When is the real estate industry going to innovate?
Melissa and I wrapped up our transition to a new home this past week. We’re really excited to be in our new place and are chomping at the bit to get our new furniture delivered and finally get settled in!
The whole process of selling our old place and buying our new one took about four months. By many standards that’s quite a fast transition. We were lucky enough to be able to buy our new place before the old one sold, so we could move in at a reasonable pace.
One thing that Melissa and I keep talking about, though, is why hasn’t the real estate transaction paradigm changed. It seems like everything else is changing as technology tools become cheaper and more readily available. People are still paying a 6% commission to sell a house - a number that really hasn’t changed much in decades - and receiving less in return.

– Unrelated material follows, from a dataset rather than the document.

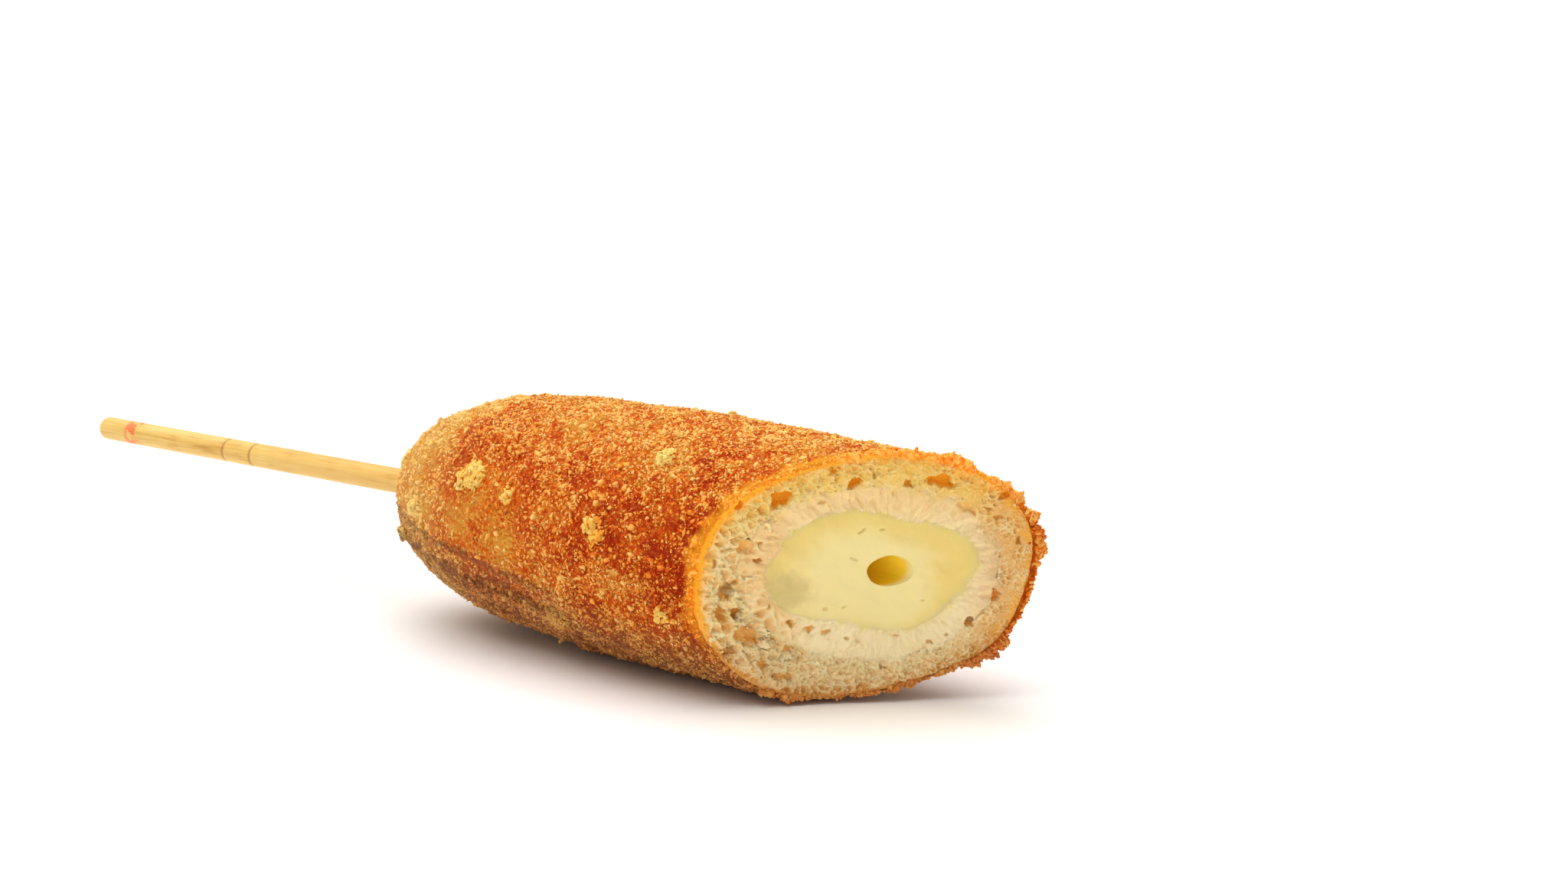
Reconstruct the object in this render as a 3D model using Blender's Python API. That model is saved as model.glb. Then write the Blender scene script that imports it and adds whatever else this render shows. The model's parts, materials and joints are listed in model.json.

Melissa and I found the last two houses that we bought - thanks to the internet. We gave the realtor a list of houses we’d like to see. In the past, it was up to the realtor to do the research and present the client with choices.
Many of our signatures were done via DocuSign - the realtor did not have to come find us or schedule any real time to get these completed. A simple technology tool did all of the work. For home showings and inspections, there’s an app for that - we received a text when there was a requested time - the agent had very little to do.
I understand that this technology costs some money - at Earth Equity, we invest thousands in technology every year. However it’s a scalable solution that an entire team can use and very reasonable when looked at from that perspective.
Another example of problems in this system is the home inspector. The inspector who was at our old house, broke the kitchen faucet. Both inspectors, when they tested the electrical breakers, neglected to turn our well back on. They blamed us for both issues! In my opinion, home inspectors are simply a way for buyers to negotiate a lower price on a home. Their value is seriously questionable. All the while, we never felt our realtor was our advocate, simply an intermediary.
So we keep asking ourselves - why were there nearly $55,000 in commissions paid between the two house transactions? Where was the $55,000 in value that was received. We (mostly Melissa) arranged the house for showings. We (mostly Melissa again) were inconvenienced for home inspections. I even had to text the buyers’ realtor myself to get closing information. The attorneys drew up the documents and they were paid separately. The mortgage brokers were paid separately as well as the home inspectors!
Why hasn’t somebody innovated this experience like Uber or Tesla or other disruptors? The best I can guess is that the entrenched system is so entrenched as to keep innovators out. This traditional system is no longer needed - or at least the costs need to reflect the actual value received. When I employ someone to sell something or buy something for me, I’m looking for an advocate - someone who brings value to the table - not just someone who is making money off an antiquated paradigm.